** Start of Material for this exercise **
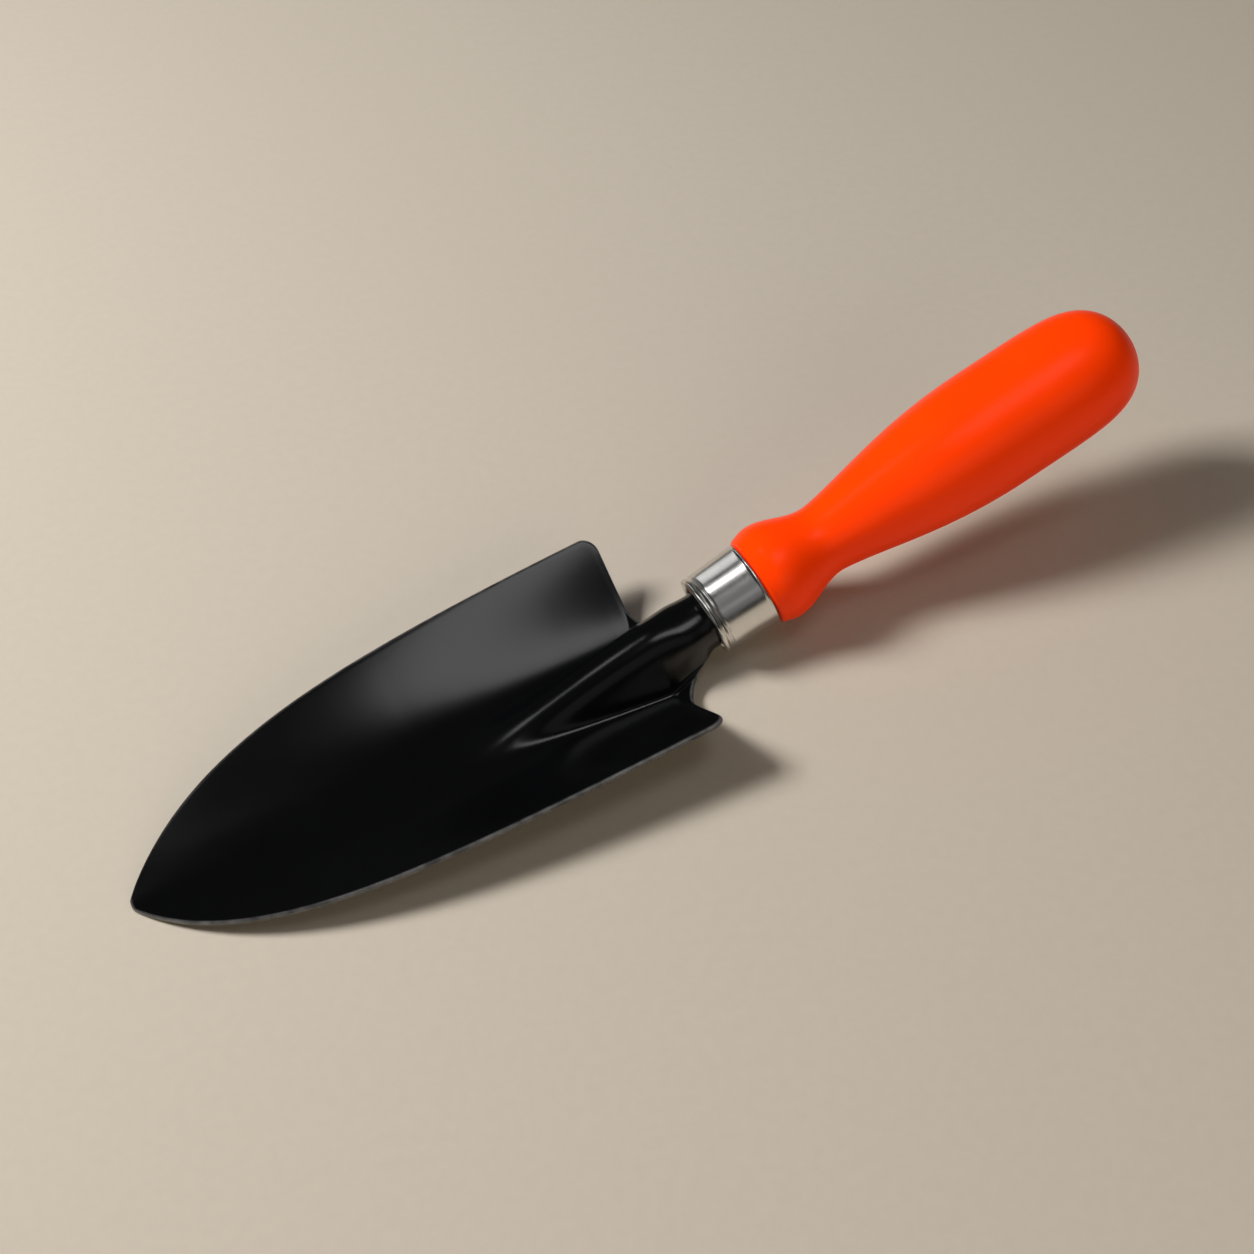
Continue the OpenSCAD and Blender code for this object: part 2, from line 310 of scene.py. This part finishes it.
# ---------------------------------------------------------------- turned pieces
def lathe(name, profile, material, turns=160, base=MOUTH, axis=AXIS_DIR, out=SIDE, across=AXIS_UP):
    """Turns a profile of (radius, distance from the base) round an axis, the handle's unless told."""
    profile = np.array(profile, float)
    angles = np.linspace(0, 2 * math.pi, turns, endpoint=False)
    ring = np.cos(angles)[:, None] * out + np.sin(angles)[:, None] * across
    points, faces, rows = [], [], []
    for r, s in profile:
        if r < 1e-6:
            rows.append([len(points)] * turns)
            points.append(base + s * axis)
        else:
            rows.append(list(range(len(points), len(points) + turns)))
            points.extend(base + s * axis + r * ring)
    for a, b in zip(rows[:-1], rows[1:]):
        for k in range(turns):
            n = (k + 1) % turns
            faces.append(tuple(dict.fromkeys([a[k], a[n], b[n], b[k]])))
    return mesh_object(name, to_frame(points), faces, material)


def arc(centre_r, centre_s, radius, start, end, steps):
    """Profile points round a bead, angles in degrees from straight out, towards the rear."""
    turns = np.radians(np.linspace(start, end, steps + 1))
    return [(centre_r + radius * COS(a), centre_s + radius * SIN(a)) for a in turns]


def ferrule_r(s):
    """Outer radius of the slightly tapered ferrule at a distance from the mouth."""
    return mix(FERRULE_FRONT_R, FERRULE_REAR_R, s / FERRULE_L)


GROOVE_R = 0.28
RING_R, RING_PROUD = 0.5, 0.12
REAR_R, REAR_PROUD = 0.6, 0.15
LIP_PROUD = 0.25


def build_ferrule(material):
    """The cap's wall, from inside round the rolled lip, the groove and the ring to the rear bead."""
    lip_s, ring_s, rear_s = LIP_R, LIP_R * 3.1, FERRULE_L - REAR_R
    inner = ferrule_r(FERRULE_L) - FERRULE_T
    profile = [(inner, FERRULE_L), (ferrule_r(3 * LIP_R) - FERRULE_T, 3 * LIP_R)]
    profile += [(ferrule_r(0) - FERRULE_T, LIP_R + 0.35)]
    profile += arc(ferrule_r(lip_s) + LIP_PROUD - LIP_R, lip_s, LIP_R, -200, 52, 22)
    profile += arc(ferrule_r(lip_s) + 0.05, LIP_R * 1.98 + 0.12, GROOVE_R, 205, 160, 4)
    profile += arc(ferrule_r(ring_s) + RING_PROUD - RING_R, ring_s, RING_R, -55, 60, 9)
    profile += [(ferrule_r(ring_s) - 0.04, ring_s + 0.6), (ferrule_r(ring_s) + 0.05, ring_s + 0.95)]
    profile += [(ferrule_r(s), s) for s in np.linspace(ring_s + 1.3, FERRULE_L - 1.5, 12)]
    profile += arc(ferrule_r(rear_s) + REAR_PROUD - REAR_R, rear_s, REAR_R, -42, 88, 9)
    profile += [(inner, FERRULE_L)]
    return lathe("ferrule_cap", profile, material, turns=224)


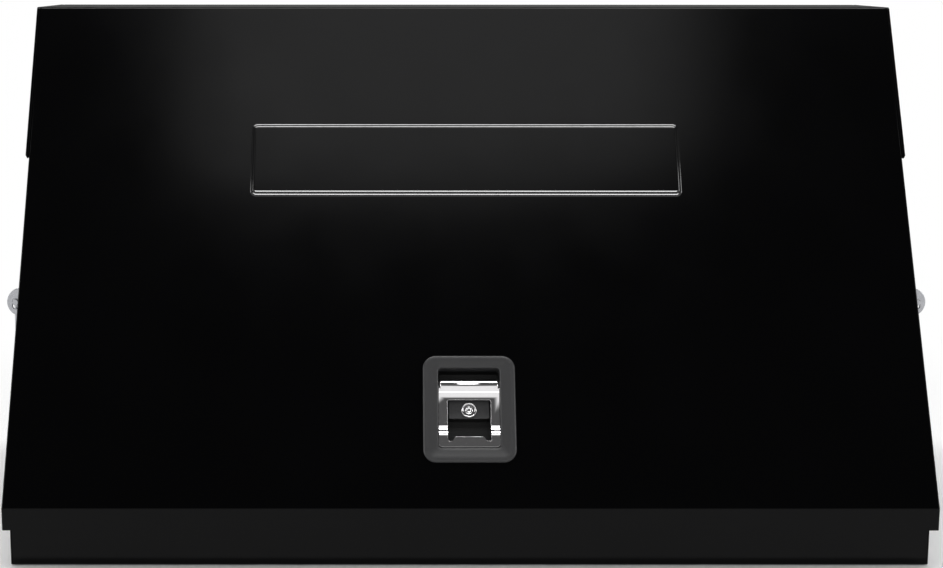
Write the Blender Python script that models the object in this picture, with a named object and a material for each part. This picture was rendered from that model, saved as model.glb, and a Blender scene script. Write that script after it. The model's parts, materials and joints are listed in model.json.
** End of Material for this exercise **
Given task ▸ Repeat the data above, word for word.

Full response ▸
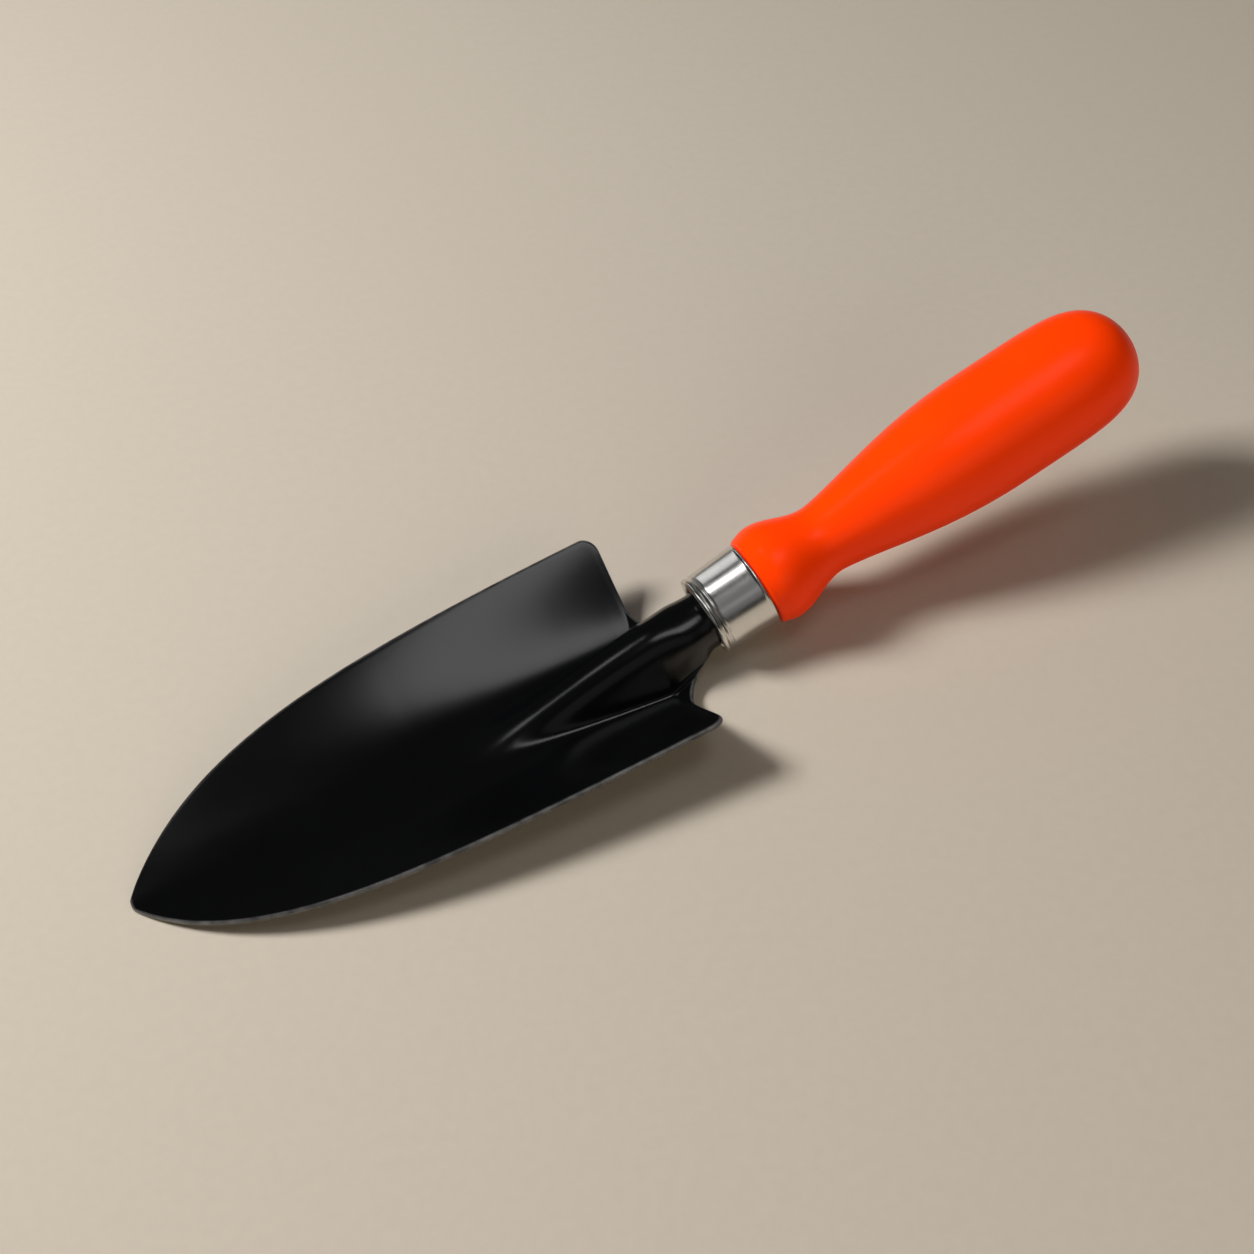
Continue the OpenSCAD and Blender code for this object: part 2, from line 310 of scene.py. This part finishes it.
# ---------------------------------------------------------------- turned pieces
def lathe(name, profile, material, turns=160, base=MOUTH, axis=AXIS_DIR, out=SIDE, across=AXIS_UP):
    """Turns a profile of (radius, distance from the base) round an axis, the handle's unless told."""
    profile = np.array(profile, float)
    angles = np.linspace(0, 2 * math.pi, turns, endpoint=False)
    ring = np.cos(angles)[:, None] * out + np.sin(angles)[:, None] * across
    points, faces, rows = [], [], []
    for r, s in profile:
        if r < 1e-6:
            rows.append([len(points)] * turns)
            points.append(base + s * axis)
        else:
            rows.append(list(range(len(points), len(points) + turns)))
            points.extend(base + s * axis + r * ring)
    for a, b in zip(rows[:-1], rows[1:]):
        for k in range(turns):
            n = (k + 1) % turns
            faces.append(tuple(dict.fromkeys([a[k], a[n], b[n], b[k]])))
    return mesh_object(name, to_frame(points), faces, material)


def arc(centre_r, centre_s, radius, start, end, steps):
    """Profile points round a bead, angles in degrees from straight out, towards the rear."""
    turns = np.radians(np.linspace(start, end, steps + 1))
    return [(centre_r + radius * COS(a), centre_s + radius * SIN(a)) for a in turns]


def ferrule_r(s):
    """Outer radius of the slightly tapered ferrule at a distance from the mouth."""
    return mix(FERRULE_FRONT_R, FERRULE_REAR_R, s / FERRULE_L)


GROOVE_R = 0.28
RING_R, RING_PROUD = 0.5, 0.12
REAR_R, REAR_PROUD = 0.6, 0.15
LIP_PROUD = 0.25


def build_ferrule(material):
    """The cap's wall, from inside round the rolled lip, the groove and the ring to the rear bead."""
    lip_s, ring_s, rear_s = LIP_R, LIP_R * 3.1, FERRULE_L - REAR_R
    inner = ferrule_r(FERRULE_L) - FERRULE_T
    profile = [(inner, FERRULE_L), (ferrule_r(3 * LIP_R) - FERRULE_T, 3 * LIP_R)]
    profile += [(ferrule_r(0) - FERRULE_T, LIP_R + 0.35)]
    profile += arc(ferrule_r(lip_s) + LIP_PROUD - LIP_R, lip_s, LIP_R, -200, 52, 22)
    profile += arc(ferrule_r(lip_s) + 0.05, LIP_R * 1.98 + 0.12, GROOVE_R, 205, 160, 4)
    profile += arc(ferrule_r(ring_s) + RING_PROUD - RING_R, ring_s, RING_R, -55, 60, 9)
    profile += [(ferrule_r(ring_s) - 0.04, ring_s + 0.6), (ferrule_r(ring_s) + 0.05, ring_s + 0.95)]
    profile += [(ferrule_r(s), s) for s in np.linspace(ring_s + 1.3, FERRULE_L - 1.5, 12)]
    profile += arc(ferrule_r(rear_s) + REAR_PROUD - REAR_R, rear_s, REAR_R, -42, 88, 9)
    profile += [(inner, FERRULE_L)]
    return lathe("ferrule_cap", profile, material, turns=224)


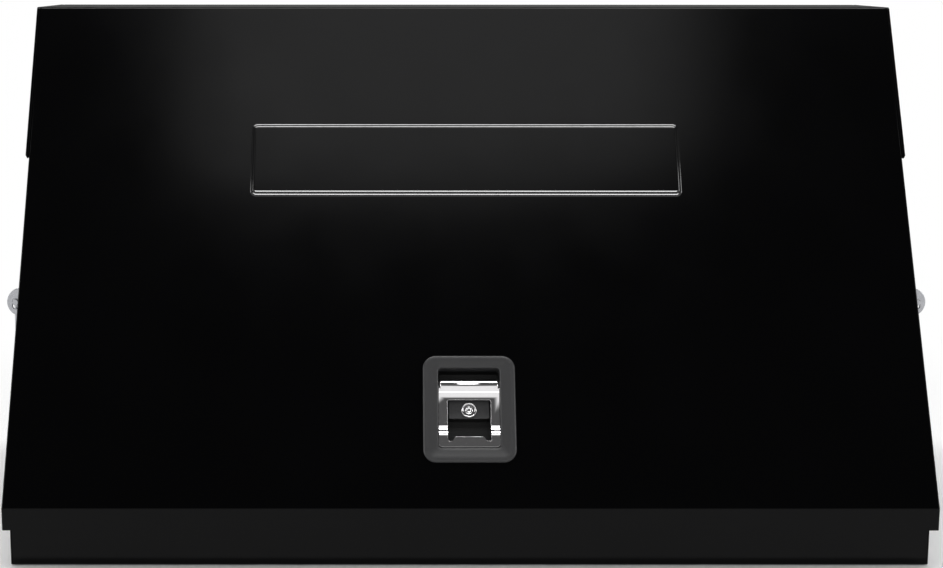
Write the Blender Python script that models the object in this picture, with a named object and a material for each part. This picture was rendered from that model, saved as model.glb, and a Blender scene script. Write that script after it. The model's parts, materials and joints are listed in model.json.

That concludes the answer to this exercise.